Tip 5: Profile and Offload Rendering Tasks
Both Qt and LVGL offer tools and methods to understand rendering performance. Profiling your application can reveal bottlenecks—perhaps a complex gradient is taking too long to render in software or a large image is being transformed on the fly. Once identified, you can seek optimizations. This might involve replacing a software-rendered effect with a pre-rendered static image asset or using the MCU’s graphics accelerator to handle a transformation that was previously bogging down the CPU. This level of analysis is key to a well-optimized HMI, and a solid understanding of signal integrity ensures that the hardware can keep up.
Key Takeaways for Your Next Embedded Project
The choice between a feature-rich framework like Qt and a lightweight library like LVGL is fundamentally a decision about hardware resources and project complexity.
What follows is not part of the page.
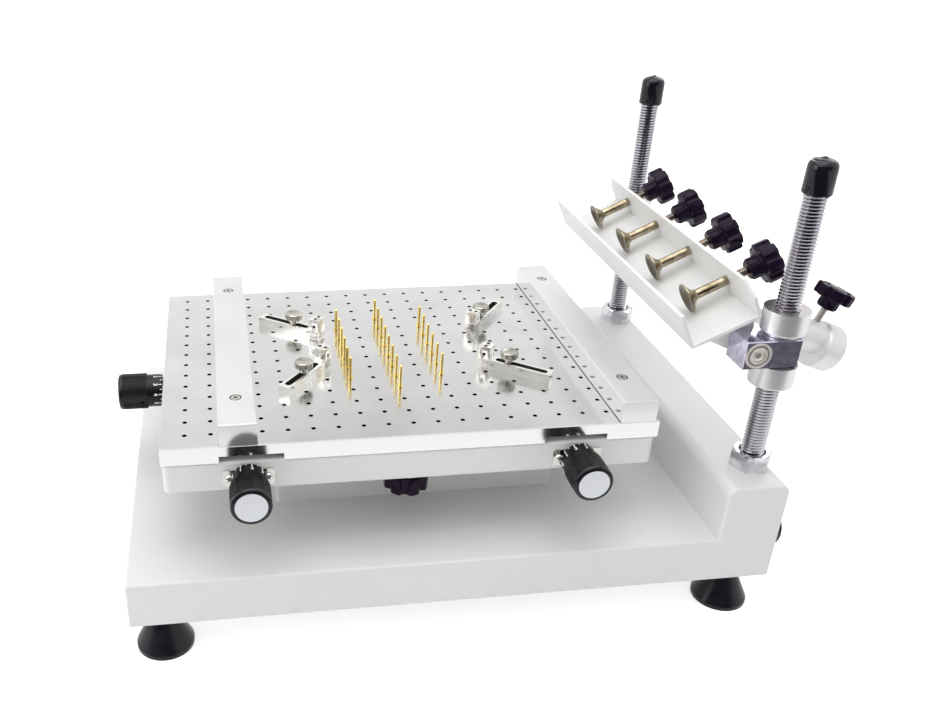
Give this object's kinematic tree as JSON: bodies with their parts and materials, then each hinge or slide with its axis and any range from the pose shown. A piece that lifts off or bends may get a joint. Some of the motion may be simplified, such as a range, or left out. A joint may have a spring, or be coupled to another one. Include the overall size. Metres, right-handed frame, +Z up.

A successful embedded GUI is not just about picking a library; it’s about a holistic approach that pairs software capabilities with the right hardware architecture.
- Match the Library to the Hardware: Don’t try to force a full-featured desktop-style GUI onto a low-power MCU. Select LVGL for resource-constrained systems and reserve Qt for more powerful MPU-based designs.
- Prioritize Graphics Acceleration: Whether it’s a 2D accelerator for LVGL or a full GPU for Qt, hardware acceleration is the most effective way to achieve a smooth, modern user experience.
- Calculate Memory Needs Upfront: Determine your framebuffer size (Resolution x Bytes per Pixel) and add the library’s overhead. If using double-buffering, double the framebuffer size. This calculation will be a primary driver for your RAM selection.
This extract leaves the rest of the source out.